Chapter 1, “The Black and White on All the Gray Areas of Black and White,” begins by looking at some of the terms that you will need to know when working with the book. It goes on to look at what RGB is and what it is not. Next the author looks at desaturation and how it affects the color image. You will look at creating and using actions, how to add drama to an image, and seeing the way the eye sees what it saw.
Chapter 2, “Variations on a Theme,” looks at some of the things you would never think to do to create a truly memorable black and white photograph. In this lesson you will learn about three different approaches to digitally replicating the black and white look that came out on film using the Film and Filter approach. You will also learn about masking techniques and using Nik Software’s Contrast Only and Blend modes.

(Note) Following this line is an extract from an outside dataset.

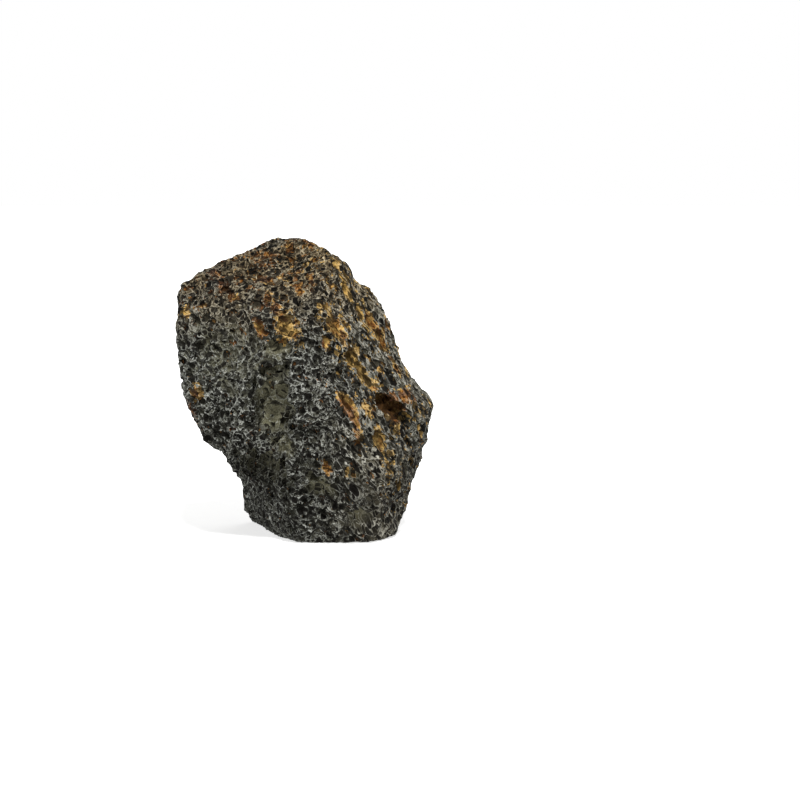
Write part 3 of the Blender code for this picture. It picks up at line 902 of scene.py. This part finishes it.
def area_light(scene, name, place, size, power):
    """A square soft light that shines on the stone."""
    light = bpy.data.lights.new(name, 'AREA')
    light.shape = 'SQUARE'
    light.size = size
    light.energy = power
    thing = bpy.data.objects.new(name, light)
    scene.collection.objects.link(thing)
    thing.location = place
    aim(thing, LIT_PLACE)


def key_light(scene, power):
    """The main light, a sun with soft edges from the upper front."""
    sun = bpy.data.lights.new("key", 'SUN')
    sun.energy = power
    sun.angle = KEY_ANGLE
    key = bpy.data.objects.new("key", sun)
    scene.collection.objects.link(key)
    key.location = KEY_PLACE
    aim(key, LIT_PLACE)


def studio_world(sky):
    """A world that the camera sees as white, and that lights the stone with the sky's strength."""
    world = bpy.data.worlds.new("studio")
    world.use_nodes = True
    tree = NodeTree(world.node_tree)
    background = world.node_tree.nodes["Background"].inputs
    seen = tree.add('ShaderNodeLightPath').outputs['Is Camera Ray']
    tree.put(background['Strength'], tree.between(seen, 0.0, 1.0, sky, 1.0))
    tree.put(background['Color'], WHITE)
    return world


def pale_floor(scene):
    """A square of pale paper, which glows a little so that it melts into the white behind."""
    corners = [(x * FLOOR_REACH, y * FLOOR_REACH, 0) for x, y in ((-1, -1), (1, -1), (1, 1), (-1, 1))]
    mesh = bpy.data.meshes.new("floor")
    mesh.from_pydata(corners, [], [(0, 1, 2, 3)])
    paper = bpy.data.materials.new("pale floor")
    paper.use_nodes = True
    shader = paper.node_tree.nodes["Principled BSDF"].inputs
    shader['Base Color'].default_value = full(PAPER)
    shader['Roughness'].default_value = PAPER_ROUGHNESS
    shader['Emission Color'].default_value = WHITE
    shader['Emission Strength'].default_value = PAPER_GLOW
    mesh.materials.append(paper)
    floor = bpy.data.objects.new("floor", mesh)
    scene.collection.objects.link(floor)


class LAVAROCK_OT_stage(bpy.types.Operator):
    """Set up the floor, the soft lights and the camera"""
    bl_idname = "lavarock.stage"
    bl_label = "Set Up Studio"

    def execute(self, context):
        """The camera looks at the photograph's middle, right of and a little below the form centre."""
        scene = context.scene
        settings = scene.lava_rock_stage
        back = Vector((0, -np.cos(settings.elevation), np.sin(settings.elevation)))
        right = Vector((1, 0, 0))
        up = back.cross(right)
        aside, below = (middle - own for middle, own in zip(PICTURE_MIDDLE, FORM_PIXEL))
        target = Vector(FORM_CENTRE) + right * aside * PIXEL - up * below * PIXEL
        camera = bpy.data.objects.new("camera", bpy.data.cameras.new("camera"))
        scene.collection.objects.link(camera)
        camera.data.lens = settings.lens
        camera.location = target + back * settings.distance
        aim(camera, target)
        scene.camera = camera
        key_light(scene, settings.key_power)
        area_light(scene, "fill", FILL_PLACE, FILL_SIZE, settings.fill_power)
        area_light(scene, "back fill", BACK_PLACE, BACK_SIZE, settings.back_power)
        scene.world = studio_world(settings.sky)
        pale_floor(scene)
        scene.view_settings.view_transform = 'Standard'
        return {'FINISHED'}


class LAVAROCK_PT_panel(bpy.types.Panel):
    """Buttons and settings for the stone and its studio"""
    bl_label = "Lava Rock"
    bl_idname = "LAVAROCK_PT_panel"
    bl_space_type = 'VIEW_3D'
    bl_region_type = 'UI'
    bl_category = "Lava Rock"

    def draw(self, context):
        """Lists the operators, each over its settings."""
        for operator, group in (("lavarock.stone", "lava_rock"), ("lavarock.stage", "lava_rock_stage")):
            self.layout.operator(operator)
            settings = getattr(context.scene, group)
            for name in settings.__annotations__:
                self.layout.prop(settings, name)


CLASSES = (LavaRockSettings, LavaRockStageSettings, LAVAROCK_OT_stone, LAVAROCK_OT_stage, LAVAROCK_PT_panel)


def register():
    """Registers the classes and hangs their settings on the scene."""
    for item in CLASSES:
        bpy.utils.register_class(item)
    bpy.types.Scene.lava_rock = PointerProperty(type=LavaRockSettings)
    bpy.types.Scene.lava_rock_stage = PointerProperty(type=LavaRockStageSettings)


def unregister():
    """Takes the settings and the classes away again."""
    del bpy.types.Scene.lava_rock_stage
    del bpy.types.Scene.lava_rock
    for item in reversed(CLASSES):
        bpy.utils.unregister_class(item)


def main():
    register()
    bpy.ops.lavarock.stone()
    bpy.ops.lavarock.stage()
    bpy.context.view_layer.update()


if __name__ == "__main__":
    main()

Chapter 3, “Defying Logic,” examines the fact that a black and white file is not a black and white file, but rather a chromatic grayscale file. Unlike back in the film days when camera makers did not make the media that the camera recorded on, they do now, in that they make the camera’s CMOS or CCD sensor. This is both a blessing and a curse. This lesson looks at the RAW file, in-camera conversion, RAW processor conversions, and working with RAW files in Photoshop, Lightroom, Aperture, and Capture NX.
Chapter 4, “Defying Reason,” looks at destructive techniques for getting a black and white conversion. While these may not be the conversions that you want to use all the time, they are worth the exploration for the simple understanding of how Photoshop tools can affect the image editing process. Here you will work with black and white conversion to grayscale, split channel conversions, and using the LAB color space to create your conversion, as well as read an explanation of LAB vs. RGB.
Chapter 5, “Somewhere Over the Grayscale,” is all about getting the most shades of gray from your conversion from color to chromatic grayscale. This chapter works with Photoshop and the use of the Black and White adjustment layer for your conversion. Here you will find out what kinds of images are best when using this conversion as well as what limitations this conversion contains.
Chapter 6, “The Black and White Zone System,” provides a necessary discussion of what was a staple of black and white film creation, the Zone System, and according to the author, it is a must to understand even in the digital age. This system when practiced correctly allows you to expose and develop an image such that what you visualized at capture can be rendered in your print. This lesson provides an overview of the Zone System and how you can use it to create better images and prints.